Exercise prompt:
Reproduce each line exactly, including spacing and punctuation.

Given material:

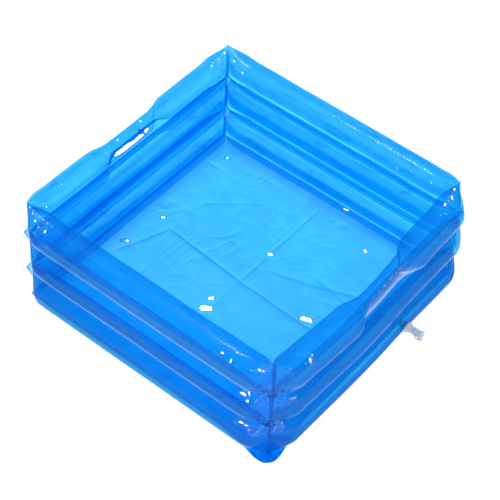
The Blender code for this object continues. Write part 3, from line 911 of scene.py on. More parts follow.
def tube_points(wall, level, offset, seed):
    """The grid of points of one tube in the front wall's own axes."""
    sizes = settings().wall
    extra, edge_row = (), None
    if offset is not None:
        half = settings().hold.slot_length / 2
        steps = half - np.array([0.0, 0.0003, 0.0008, 0.0015, 0.0024])
        extra = np.concatenate([offset - steps, offset + steps])
    along = wall_stations(extra)
    if offset is None:
        parts = np.tile(plain_parts(HALF_ROUND), (len(along), 1))
    else:
        parts, edge_row = hand_hold_parts(along, offset)
    count = parts.shape[1]
    base = sizes.tube_base + LEVELS.index(level) * sizes.level_pitch
    place = np.repeat(along[:, None], count, axis=1)
    full = tube_round(parts, level)
    height = base + parts * sizes.tube_height
    if offset is not None:
        held = held_share(place, offset)
        full = (1 - held) * full + held * grip_round(parts)
        height = height - held * settings().hold.dip * np.maximum(0, parts - SLOT_MIDDLE)
    taper = np.cos(end_share(place, sizes.taper_run) * math.pi / 2)
    reach = sizes.fold + np.maximum(0, full - sizes.fold) * taper ** 0.7
    seam = sizes.half_span - np.abs(place)
    inner_reach = np.minimum(reach, np.maximum(seam - 0.00008, sizes.fold))
    height = raised(place, height)
    outer = np.stack([place, -reach, height], axis=-1)
    inner = np.stack([place, inner_reach, height], axis=-1)[:, ::-1]
    points = np.concatenate([outer, inner], axis=1)
    normal = skin_normals(points)
    side = np.concatenate([np.full_like(parts, -1), np.full_like(parts, 1)], axis=1)
    around = np.concatenate([parts, parts[:, ::-1]], axis=1)
    steady = fade(sizes.half_span - np.abs(points[..., 0]), 0.0006, 0.004)
    thick = fade(np.abs(points[..., 1]), sizes.fold * 1.2, sizes.fold * 5)
    move, knots = tube_wrinkles(points[..., 0], around, side, wall, level, seed, offset)
    move = (move * thick + knots * thick + np.abs(knots) * (1 - thick)) * steady
    points = points + normal * move[..., None]
    seam = sizes.half_span - np.abs(points[..., 0])
    limit = seam - 0.00006
    depth = points[..., 1]
    points[..., 1] = np.where((side > 0) & (depth > limit) & (depth > sizes.fold),
                              np.maximum(limit, sizes.fold), depth)
    points[..., 2] = np.maximum(points[..., 2], sizes.tube_base)
    fields = film_fields(points[..., 0], around, side, wall, level, seed)
    fields["bunched"] = fields["bunched"] + 0.9 * fade(move, 0.0004, 0.0012) * (
        fade(seam, 0.030, 0.012))
    placed = np.ascontiguousarray(to_wall(points, wall))
    dark, gleam = add_crumples(placed, fields.pop("crumple") * fade(seam, 0.0004, 0.0020), seed)
    shine = add_sparks(placed, along, turn_round(around, side), SPARKS.get((wall, level), ()),
                       wall)
    fields["bunched"] = fields["bunched"] + dark
    fields["shine"] = np.maximum(fields["shine"] + gleam, shine)
    fields["ripple"] = fields["ripple"] * (1 - shine)
    return placed, along, count, edge_row, fields


def add_tube(wall, level, offset=None):
    """One air tube: a closed skin of film, with the slot cut out where there is one."""
    seed = 100 + 10 * WALLS.index(wall) + LEVELS.index(level)
    points, along, count, edge_row, fields = tube_points(wall, level, offset, seed)
    rows, columns = points.shape[:2]
    faces = grid_faces(rows, columns, True)
    ends = [(row * columns + step, row * columns + step + 1,
             row * columns + columns - 2 - step, row * columns + columns - 1 - step)
            for row in (0, rows - 1) for step in range(count - 1)]
    if offset is not None:
        inside = np.abs(along - offset) < settings().hold.slot_length / 2 + 1e-6
        first, last = np.flatnonzero(inside)[[0, -1]]
        low, high = edge_row, edge_row + 1
        cut = {(row, column) for row in range(first, last) for column in (low, columns - 2 - low)}
        faces = [face for index, face in enumerate(faces)
                 if (index // columns, index % columns) not in cut]
        for edge in (low, high):
            other = columns - 1 - edge
            faces += [(row * columns + edge, (row + 1) * columns + edge,
                       (row + 1) * columns + other, row * columns + other)
                      for row in range(first, last)]
        for row in (first, last):
            faces.append((row * columns + low, row * columns + high,
                          row * columns + columns - 1 - high, row * columns + columns - 1 - low))
    name = wall + "_" + level + "_tube"
    return link_piece(name + "_film", points.reshape(-1, 3), faces + ends, "tube_film",
                      nodes=(name,), fields=fields)


# How much more the welds of the near walls mirror.
WELD_SHINE = 3.0


def add_weld(wall, level):
    """The thin strip where the two skins are fused between two tubes."""
    sizes = settings().wall
    upper = LEVELS[LEVELS.index(level) + 1]
    seed = 300 + 10 * WALLS.index(wall) + LEVELS.index(level)
    along = wall_stations()
    top = sizes.tube_base + (LEVELS.index(level) + 1) * sizes.level_pitch
    bottom = top - sizes.level_pitch + sizes.tube_height
    parts = np.array([0.0, 0.12, 0.35, 0.65, 0.88, 1.0])
    wave = 0.00035 * hills(along / 0.012, 0.5, seed) + 0.0002 * hills(along / 0.004, 1.5, seed)
    half = np.array([sizes.fold, sizes.fold * 0.75, sizes.fold, sizes.fold, sizes.fold * 0.75,
                     sizes.fold])
    place = np.repeat(along[:, None], len(parts), axis=1)
    height = raised(place, bottom + parts[None, :] * (top - bottom))
    bulge = np.sin(parts * math.pi)[None, :] * wave[:, None]
    outer = np.stack([place, bulge - half[None, :], height], axis=-1)
    inner = np.stack([place, bulge + half[None, :], height], axis=-1)[:, ::-1]
    points = np.concatenate([outer, inner], axis=1)
    rows, columns = points.shape[:2]
    faces = capped_faces(rows, columns)
    name = "%s_%s_%s_weld" % (wall, level, upper)
    placed = to_wall(points, wall).reshape(-1, 3)
    pale = WELD_SHINE if wall in ("front", "right") else 0.0
    calm = np.repeat(fade(sizes.half_span - np.abs(along), 0.008, 0.030), columns)
    fields = {"shine": pale * calm, "matt": pale / 6 * calm}
    return link_piece(name + "_strip", placed, faces, "weld_film",
                      nodes=(name,), smooth=40, fields=fields)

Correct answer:
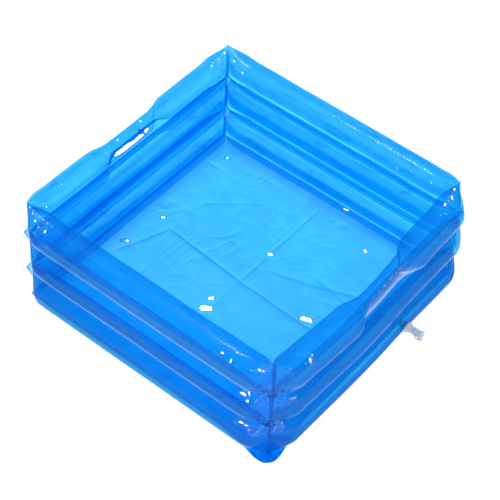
The Blender code for this object continues. Write part 3, from line 911 of scene.py on. More parts follow.
def tube_points(wall, level, offset, seed):
    """The grid of points of one tube in the front wall's own axes."""
    sizes = settings().wall
    extra, edge_row = (), None
    if offset is not None:
        half = settings().hold.slot_length / 2
        steps = half - np.array([0.0, 0.0003, 0.0008, 0.0015, 0.0024])
        extra = np.concatenate([offset - steps, offset + steps])
    along = wall_stations(extra)
    if offset is None:
        parts = np.tile(plain_parts(HALF_ROUND), (len(along), 1))
    else:
        parts, edge_row = hand_hold_parts(along, offset)
    count = parts.shape[1]
    base = sizes.tube_base + LEVELS.index(level) * sizes.level_pitch
    place = np.repeat(along[:, None], count, axis=1)
    full = tube_round(parts, level)
    height = base + parts * sizes.tube_height
    if offset is not None:
        held = held_share(place, offset)
        full = (1 - held) * full + held * grip_round(parts)
        height = height - held * settings().hold.dip * np.maximum(0, parts - SLOT_MIDDLE)
    taper = np.cos(end_share(place, sizes.taper_run) * math.pi / 2)
    reach = sizes.fold + np.maximum(0, full - sizes.fold) * taper ** 0.7
    seam = sizes.half_span - np.abs(place)
    inner_reach = np.minimum(reach, np.maximum(seam - 0.00008, sizes.fold))
    height = raised(place, height)
    outer = np.stack([place, -reach, height], axis=-1)
    inner = np.stack([place, inner_reach, height], axis=-1)[:, ::-1]
    points = np.concatenate([outer, inner], axis=1)
    normal = skin_normals(points)
    side = np.concatenate([np.full_like(parts, -1), np.full_like(parts, 1)], axis=1)
    around = np.concatenate([parts, parts[:, ::-1]], axis=1)
    steady = fade(sizes.half_span - np.abs(points[..., 0]), 0.0006, 0.004)
    thick = fade(np.abs(points[..., 1]), sizes.fold * 1.2, sizes.fold * 5)
    move, knots = tube_wrinkles(points[..., 0], around, side, wall, level, seed, offset)
    move = (move * thick + knots * thick + np.abs(knots) * (1 - thick)) * steady
    points = points + normal * move[..., None]
    seam = sizes.half_span - np.abs(points[..., 0])
    limit = seam - 0.00006
    depth = points[..., 1]
    points[..., 1] = np.where((side > 0) & (depth > limit) & (depth > sizes.fold),
                              np.maximum(limit, sizes.fold), depth)
    points[..., 2] = np.maximum(points[..., 2], sizes.tube_base)
    fields = film_fields(points[..., 0], around, side, wall, level, seed)
    fields["bunched"] = fields["bunched"] + 0.9 * fade(move, 0.0004, 0.0012) * (
        fade(seam, 0.030, 0.012))
    placed = np.ascontiguousarray(to_wall(points, wall))
    dark, gleam = add_crumples(placed, fields.pop("crumple") * fade(seam, 0.0004, 0.0020), seed)
    shine = add_sparks(placed, along, turn_round(around, side), SPARKS.get((wall, level), ()),
                       wall)
    fields["bunched"] = fields["bunched"] + dark
    fields["shine"] = np.maximum(fields["shine"] + gleam, shine)
    fields["ripple"] = fields["ripple"] * (1 - shine)
    return placed, along, count, edge_row, fields


def add_tube(wall, level, offset=None):
    """One air tube: a closed skin of film, with the slot cut out where there is one."""
    seed = 100 + 10 * WALLS.index(wall) + LEVELS.index(level)
    points, along, count, edge_row, fields = tube_points(wall, level, offset, seed)
    rows, columns = points.shape[:2]
    faces = grid_faces(rows, columns, True)
    ends = [(row * columns + step, row * columns + step + 1,
             row * columns + columns - 2 - step, row * columns + columns - 1 - step)
            for row in (0, rows - 1) for step in range(count - 1)]
    if offset is not None:
        inside = np.abs(along - offset) < settings().hold.slot_length / 2 + 1e-6
        first, last = np.flatnonzero(inside)[[0, -1]]
        low, high = edge_row, edge_row + 1
        cut = {(row, column) for row in range(first, last) for column in (low, columns - 2 - low)}
        faces = [face for index, face in enumerate(faces)
                 if (index // columns, index % columns) not in cut]
        for edge in (low, high):
            other = columns - 1 - edge
            faces += [(row * columns + edge, (row + 1) * columns + edge,
                       (row + 1) * columns + other, row * columns + other)
                      for row in range(first, last)]
        for row in (first, last):
            faces.append((row * columns + low, row * columns + high,
                          row * columns + columns - 1 - high, row * columns + columns - 1 - low))
    name = wall + "_" + level + "_tube"
    return link_piece(name + "_film", points.reshape(-1, 3), faces + ends, "tube_film",
                      nodes=(name,), fields=fields)


# How much more the welds of the near walls mirror.
WELD_SHINE = 3.0


def add_weld(wall, level):
    """The thin strip where the two skins are fused between two tubes."""
    sizes = settings().wall
    upper = LEVELS[LEVELS.index(level) + 1]
    seed = 300 + 10 * WALLS.index(wall) + LEVELS.index(level)
    along = wall_stations()
    top = sizes.tube_base + (LEVELS.index(level) + 1) * sizes.level_pitch
    bottom = top - sizes.level_pitch + sizes.tube_height
    parts = np.array([0.0, 0.12, 0.35, 0.65, 0.88, 1.0])
    wave = 0.00035 * hills(along / 0.012, 0.5, seed) + 0.0002 * hills(along / 0.004, 1.5, seed)
    half = np.array([sizes.fold, sizes.fold * 0.75, sizes.fold, sizes.fold, sizes.fold * 0.75,
                     sizes.fold])
    place = np.repeat(along[:, None], len(parts), axis=1)
    height = raised(place, bottom + parts[None, :] * (top - bottom))
    bulge = np.sin(parts * math.pi)[None, :] * wave[:, None]
    outer = np.stack([place, bulge - half[None, :], height], axis=-1)
    inner = np.stack([place, bulge + half[None, :], height], axis=-1)[:, ::-1]
    points = np.concatenate([outer, inner], axis=1)
    rows, columns = points.shape[:2]
    faces = capped_faces(rows, columns)
    name = "%s_%s_%s_weld" % (wall, level, upper)
    placed = to_wall(points, wall).reshape(-1, 3)
    pale = WELD_SHINE if wall in ("front", "right") else 0.0
    calm = np.repeat(fade(sizes.half_span - np.abs(along), 0.008, 0.030), columns)
    fields = {"shine": pale * calm, "matt": pale / 6 * calm}
    return link_piece(name + "_strip", placed, faces, "weld_film",
                      nodes=(name,), smooth=40, fields=fields)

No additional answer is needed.